George Moroko

Personal information
- Born: 5 January 1957 (age 68)

Playing information
- Position: Prop, Second-row
Club
| Years | Team | Pld | T | G | FG | P |
| 1981–82 | Western Suburbs | 25 | 2 | 0 | 0 | 6 |
| 1983–84 | Cronulla-Sutherland | 21 | 5 | 0 | 0 | 20 |
| 1985 | St. George | 2 | 0 | 0 | 0 | 0 |
|  | Total | 48 | 7 | 0 | 0 | 26 |
- Source:

= George Moroko =

Australian rugby league footballer

George Moroko (born 5 January 1957) is an Australian former professional rugby league footballer who played for Western Suburbs, Cronulla and St. George in the early 1980s.

==Biography==
A Western Suburbs junior, Moroko had a stint in Brisbane playing for Souths, before being lured back to the Sydney club for the 1981 NSWRFL season.
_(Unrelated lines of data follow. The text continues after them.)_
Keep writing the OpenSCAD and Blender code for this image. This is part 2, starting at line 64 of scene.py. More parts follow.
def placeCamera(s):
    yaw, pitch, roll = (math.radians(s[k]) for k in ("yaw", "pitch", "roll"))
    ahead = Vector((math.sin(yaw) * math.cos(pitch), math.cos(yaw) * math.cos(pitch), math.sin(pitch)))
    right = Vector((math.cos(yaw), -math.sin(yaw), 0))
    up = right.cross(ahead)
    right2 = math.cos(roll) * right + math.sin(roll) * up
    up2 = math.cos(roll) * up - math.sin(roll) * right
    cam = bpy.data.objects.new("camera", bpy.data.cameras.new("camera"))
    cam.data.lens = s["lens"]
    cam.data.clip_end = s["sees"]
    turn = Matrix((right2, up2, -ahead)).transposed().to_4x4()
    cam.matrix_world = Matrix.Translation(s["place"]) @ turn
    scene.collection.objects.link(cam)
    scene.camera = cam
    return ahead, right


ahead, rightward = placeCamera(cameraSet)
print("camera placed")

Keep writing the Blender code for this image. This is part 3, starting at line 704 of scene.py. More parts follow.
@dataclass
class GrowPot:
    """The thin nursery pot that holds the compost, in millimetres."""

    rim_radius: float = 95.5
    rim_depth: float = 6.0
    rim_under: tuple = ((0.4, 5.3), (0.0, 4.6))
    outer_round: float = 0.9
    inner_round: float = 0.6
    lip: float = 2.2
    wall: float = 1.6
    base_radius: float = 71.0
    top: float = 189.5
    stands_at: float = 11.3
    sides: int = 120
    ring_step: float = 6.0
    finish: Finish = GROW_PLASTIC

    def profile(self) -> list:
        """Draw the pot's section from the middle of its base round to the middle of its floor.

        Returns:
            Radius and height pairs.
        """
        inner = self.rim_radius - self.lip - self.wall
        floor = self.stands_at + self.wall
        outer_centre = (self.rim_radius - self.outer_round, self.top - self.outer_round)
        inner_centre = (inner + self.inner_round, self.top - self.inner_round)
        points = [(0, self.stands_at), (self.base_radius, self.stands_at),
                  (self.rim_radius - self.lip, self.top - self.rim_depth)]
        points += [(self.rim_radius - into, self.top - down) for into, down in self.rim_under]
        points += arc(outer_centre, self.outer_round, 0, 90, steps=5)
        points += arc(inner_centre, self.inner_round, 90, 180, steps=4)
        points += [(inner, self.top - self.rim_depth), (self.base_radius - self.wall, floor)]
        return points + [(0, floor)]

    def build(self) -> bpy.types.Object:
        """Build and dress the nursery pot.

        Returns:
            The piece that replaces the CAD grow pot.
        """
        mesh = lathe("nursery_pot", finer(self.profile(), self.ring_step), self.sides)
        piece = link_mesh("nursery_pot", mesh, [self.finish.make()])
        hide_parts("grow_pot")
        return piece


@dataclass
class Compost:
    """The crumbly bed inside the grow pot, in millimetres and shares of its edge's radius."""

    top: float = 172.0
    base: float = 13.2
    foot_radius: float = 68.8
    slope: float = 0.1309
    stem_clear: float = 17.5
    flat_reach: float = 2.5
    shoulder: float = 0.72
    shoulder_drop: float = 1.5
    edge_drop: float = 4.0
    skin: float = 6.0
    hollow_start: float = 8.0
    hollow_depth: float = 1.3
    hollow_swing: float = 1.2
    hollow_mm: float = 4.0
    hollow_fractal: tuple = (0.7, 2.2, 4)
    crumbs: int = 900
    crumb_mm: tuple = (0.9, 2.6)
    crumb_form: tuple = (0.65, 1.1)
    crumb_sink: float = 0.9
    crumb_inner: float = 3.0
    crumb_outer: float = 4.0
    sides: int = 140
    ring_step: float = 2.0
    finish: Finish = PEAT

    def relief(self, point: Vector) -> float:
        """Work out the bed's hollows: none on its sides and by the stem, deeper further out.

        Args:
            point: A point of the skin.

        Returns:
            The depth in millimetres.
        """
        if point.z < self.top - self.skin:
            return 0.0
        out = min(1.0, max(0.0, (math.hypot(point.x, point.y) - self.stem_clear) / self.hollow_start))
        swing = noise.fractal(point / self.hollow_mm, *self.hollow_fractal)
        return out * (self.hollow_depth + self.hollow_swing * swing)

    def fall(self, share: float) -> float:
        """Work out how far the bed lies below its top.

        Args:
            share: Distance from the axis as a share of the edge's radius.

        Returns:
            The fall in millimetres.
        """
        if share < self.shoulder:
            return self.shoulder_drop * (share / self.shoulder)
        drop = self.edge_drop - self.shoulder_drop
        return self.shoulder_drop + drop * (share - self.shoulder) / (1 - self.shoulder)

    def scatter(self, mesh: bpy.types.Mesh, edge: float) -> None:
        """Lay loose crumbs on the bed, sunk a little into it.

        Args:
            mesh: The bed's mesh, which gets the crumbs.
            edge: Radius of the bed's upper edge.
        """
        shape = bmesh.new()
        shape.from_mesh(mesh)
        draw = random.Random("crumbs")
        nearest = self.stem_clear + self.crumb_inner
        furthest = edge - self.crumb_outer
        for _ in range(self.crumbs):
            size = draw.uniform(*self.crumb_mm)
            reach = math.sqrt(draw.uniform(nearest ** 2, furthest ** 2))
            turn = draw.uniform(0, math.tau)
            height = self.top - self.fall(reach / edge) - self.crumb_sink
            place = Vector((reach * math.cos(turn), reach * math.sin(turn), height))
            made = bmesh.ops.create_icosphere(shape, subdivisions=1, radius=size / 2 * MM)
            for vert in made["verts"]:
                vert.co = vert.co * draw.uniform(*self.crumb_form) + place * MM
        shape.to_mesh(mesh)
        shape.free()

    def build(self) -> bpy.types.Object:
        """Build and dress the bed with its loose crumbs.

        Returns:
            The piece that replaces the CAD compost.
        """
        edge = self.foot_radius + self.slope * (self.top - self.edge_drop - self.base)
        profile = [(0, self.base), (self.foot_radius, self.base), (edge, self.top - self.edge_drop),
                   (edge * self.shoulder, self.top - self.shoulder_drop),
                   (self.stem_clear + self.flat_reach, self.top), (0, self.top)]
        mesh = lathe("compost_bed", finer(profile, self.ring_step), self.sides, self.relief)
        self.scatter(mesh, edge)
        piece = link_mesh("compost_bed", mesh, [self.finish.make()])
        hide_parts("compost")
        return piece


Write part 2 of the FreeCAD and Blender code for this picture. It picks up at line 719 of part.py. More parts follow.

He was used as a second rower at Western Suburbs, then switched to the front row when he played at Cronulla in 1983 and 1984.

Moroko, who captained Cronulla, finished his career with two first-grade games at St. George in 1985 and was captain of the club's reserves premiership that year.

His son, Nick, played in the Toyota Cup for Cronulla.